- _Short exercise_:
Beneath this instruction is a block of data; output from it exactly the lines that run from the one containing "return turnedAlongY(profile, 24);" through the one containing "obj.matrix_world = world", inclusive.
══════════════════════════════
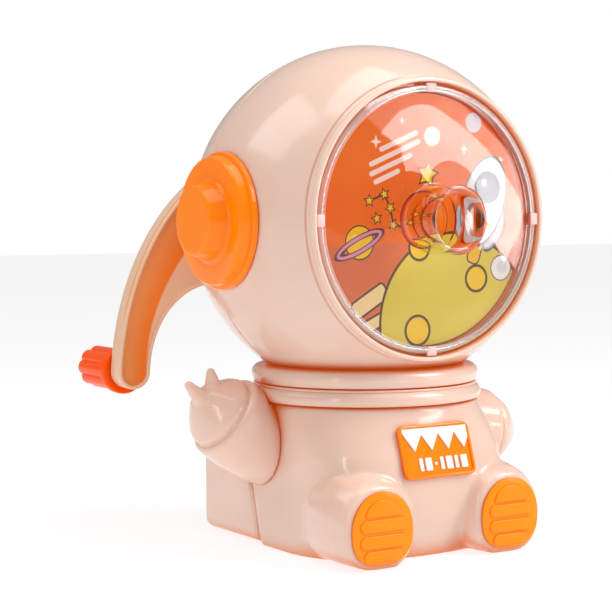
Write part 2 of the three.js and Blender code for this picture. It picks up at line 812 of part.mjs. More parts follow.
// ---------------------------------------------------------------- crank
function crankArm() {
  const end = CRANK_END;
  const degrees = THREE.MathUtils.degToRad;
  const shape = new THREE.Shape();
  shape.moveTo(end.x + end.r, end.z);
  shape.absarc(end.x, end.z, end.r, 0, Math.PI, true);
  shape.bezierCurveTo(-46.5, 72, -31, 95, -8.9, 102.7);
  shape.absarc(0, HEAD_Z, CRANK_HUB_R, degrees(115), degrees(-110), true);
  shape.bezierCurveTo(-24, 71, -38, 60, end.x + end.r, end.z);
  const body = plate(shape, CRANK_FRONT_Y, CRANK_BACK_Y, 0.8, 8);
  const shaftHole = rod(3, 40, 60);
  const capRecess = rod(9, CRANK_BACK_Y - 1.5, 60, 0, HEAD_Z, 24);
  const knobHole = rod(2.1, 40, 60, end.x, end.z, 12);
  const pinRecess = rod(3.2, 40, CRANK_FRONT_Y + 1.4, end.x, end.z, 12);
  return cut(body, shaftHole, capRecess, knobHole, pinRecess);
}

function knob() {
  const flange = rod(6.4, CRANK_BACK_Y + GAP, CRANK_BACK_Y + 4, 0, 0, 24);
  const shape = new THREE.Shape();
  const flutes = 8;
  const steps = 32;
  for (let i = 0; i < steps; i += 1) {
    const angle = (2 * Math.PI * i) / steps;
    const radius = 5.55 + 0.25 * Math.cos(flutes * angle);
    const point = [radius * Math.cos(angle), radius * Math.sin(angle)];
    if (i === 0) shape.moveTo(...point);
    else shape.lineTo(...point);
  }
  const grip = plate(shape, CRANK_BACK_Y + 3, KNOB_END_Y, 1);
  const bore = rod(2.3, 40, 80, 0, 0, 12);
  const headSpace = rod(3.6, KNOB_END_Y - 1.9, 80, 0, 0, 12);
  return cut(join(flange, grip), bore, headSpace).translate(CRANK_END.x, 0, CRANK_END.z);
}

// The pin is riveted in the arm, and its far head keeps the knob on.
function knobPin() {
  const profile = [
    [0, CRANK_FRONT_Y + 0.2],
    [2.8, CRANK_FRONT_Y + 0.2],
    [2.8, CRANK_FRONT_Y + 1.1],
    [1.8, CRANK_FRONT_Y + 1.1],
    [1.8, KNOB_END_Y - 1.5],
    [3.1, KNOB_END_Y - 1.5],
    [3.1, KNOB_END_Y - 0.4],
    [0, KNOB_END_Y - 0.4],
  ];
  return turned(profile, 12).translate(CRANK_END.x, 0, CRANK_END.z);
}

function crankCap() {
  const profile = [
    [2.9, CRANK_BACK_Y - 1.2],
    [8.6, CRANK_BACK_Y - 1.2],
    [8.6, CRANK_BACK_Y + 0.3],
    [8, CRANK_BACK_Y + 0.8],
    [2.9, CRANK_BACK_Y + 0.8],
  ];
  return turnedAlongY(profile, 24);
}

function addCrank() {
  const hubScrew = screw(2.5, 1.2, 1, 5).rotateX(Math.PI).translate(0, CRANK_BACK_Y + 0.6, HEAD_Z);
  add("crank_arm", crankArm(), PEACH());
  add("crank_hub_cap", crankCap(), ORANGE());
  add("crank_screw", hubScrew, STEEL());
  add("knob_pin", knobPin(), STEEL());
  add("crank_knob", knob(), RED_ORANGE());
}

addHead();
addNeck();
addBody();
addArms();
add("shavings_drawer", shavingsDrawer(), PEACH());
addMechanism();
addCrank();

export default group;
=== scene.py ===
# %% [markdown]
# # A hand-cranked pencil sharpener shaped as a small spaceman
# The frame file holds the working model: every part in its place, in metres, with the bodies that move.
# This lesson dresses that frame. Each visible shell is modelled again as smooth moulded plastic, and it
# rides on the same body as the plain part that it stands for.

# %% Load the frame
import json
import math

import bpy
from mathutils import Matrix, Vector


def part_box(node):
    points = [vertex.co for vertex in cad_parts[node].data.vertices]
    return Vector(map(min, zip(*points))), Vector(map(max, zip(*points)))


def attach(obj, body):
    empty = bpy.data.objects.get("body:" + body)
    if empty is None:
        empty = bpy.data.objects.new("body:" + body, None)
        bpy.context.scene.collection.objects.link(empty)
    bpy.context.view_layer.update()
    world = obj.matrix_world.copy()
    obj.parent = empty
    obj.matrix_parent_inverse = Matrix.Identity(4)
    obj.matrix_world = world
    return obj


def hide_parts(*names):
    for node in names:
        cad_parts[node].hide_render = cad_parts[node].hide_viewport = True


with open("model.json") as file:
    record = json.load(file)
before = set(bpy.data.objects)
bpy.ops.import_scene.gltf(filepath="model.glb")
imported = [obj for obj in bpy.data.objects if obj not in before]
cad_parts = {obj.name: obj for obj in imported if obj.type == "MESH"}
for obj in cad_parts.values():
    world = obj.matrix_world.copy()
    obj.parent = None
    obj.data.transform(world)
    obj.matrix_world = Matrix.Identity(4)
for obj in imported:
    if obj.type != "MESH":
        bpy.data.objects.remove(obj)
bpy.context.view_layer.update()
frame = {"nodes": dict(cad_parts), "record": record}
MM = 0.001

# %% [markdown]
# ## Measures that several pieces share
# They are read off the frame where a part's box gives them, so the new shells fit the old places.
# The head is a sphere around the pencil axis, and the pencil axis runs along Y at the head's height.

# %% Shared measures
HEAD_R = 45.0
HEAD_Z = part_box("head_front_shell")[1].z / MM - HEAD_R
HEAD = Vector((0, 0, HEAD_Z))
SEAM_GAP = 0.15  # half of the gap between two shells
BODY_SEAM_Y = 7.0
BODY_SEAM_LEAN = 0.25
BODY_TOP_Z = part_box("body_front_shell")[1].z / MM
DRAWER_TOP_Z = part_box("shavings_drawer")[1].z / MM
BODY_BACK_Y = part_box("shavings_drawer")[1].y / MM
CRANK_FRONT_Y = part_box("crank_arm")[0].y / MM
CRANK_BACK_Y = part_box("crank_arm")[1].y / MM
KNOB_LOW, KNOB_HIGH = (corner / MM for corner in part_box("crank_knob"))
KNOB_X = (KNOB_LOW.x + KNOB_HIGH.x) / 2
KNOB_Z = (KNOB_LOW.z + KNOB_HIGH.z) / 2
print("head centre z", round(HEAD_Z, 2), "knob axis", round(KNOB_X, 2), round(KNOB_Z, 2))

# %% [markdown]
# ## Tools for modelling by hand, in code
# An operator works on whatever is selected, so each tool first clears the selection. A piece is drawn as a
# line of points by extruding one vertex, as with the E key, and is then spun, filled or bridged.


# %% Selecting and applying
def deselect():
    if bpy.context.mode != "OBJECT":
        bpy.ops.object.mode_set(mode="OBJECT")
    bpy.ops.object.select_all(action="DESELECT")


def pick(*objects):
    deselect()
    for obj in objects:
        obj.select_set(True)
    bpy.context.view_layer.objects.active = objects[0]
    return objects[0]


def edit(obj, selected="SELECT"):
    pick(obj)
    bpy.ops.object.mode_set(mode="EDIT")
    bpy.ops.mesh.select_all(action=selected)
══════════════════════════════
- _Response to this exercise_:
  return turnedAlongY(profile, 24);
}

function addCrank() {
  const hubScrew = screw(2.5, 1.2, 1, 5).rotateX(Math.PI).translate(0, CRANK_BACK_Y + 0.6, HEAD_Z);
  add("crank_arm", crankArm(), PEACH());
  add("crank_hub_cap", crankCap(), ORANGE());
  add("crank_screw", hubScrew, STEEL());
  add("knob_pin", knobPin(), STEEL());
  add("crank_knob", knob(), RED_ORANGE());
}

addHead();
addNeck();
addBody();
addArms();
add("shavings_drawer", shavingsDrawer(), PEACH());
addMechanism();
addCrank();

export default group;
=== scene.py ===
# %% [markdown]
# # A hand-cranked pencil sharpener shaped as a small spaceman
# The frame file holds the working model: every part in its place, in metres, with the bodies that move.
# This lesson dresses that frame. Each visible shell is modelled again as smooth moulded plastic, and it
# rides on the same body as the plain part that it stands for.

# %% Load the frame
import json
import math

import bpy
from mathutils import Matrix, Vector


def part_box(node):
    points = [vertex.co for vertex in cad_parts[node].data.vertices]
    return Vector(map(min, zip(*points))), Vector(map(max, zip(*points)))


def attach(obj, body):
    empty = bpy.data.objects.get("body:" + body)
    if empty is None:
        empty = bpy.data.objects.new("body:" + body, None)
        bpy.context.scene.collection.objects.link(empty)
    bpy.context.view_layer.update()
    world = obj.matrix_world.copy()
    obj.parent = empty
    obj.matrix_parent_inverse = Matrix.Identity(4)
    obj.matrix_world = world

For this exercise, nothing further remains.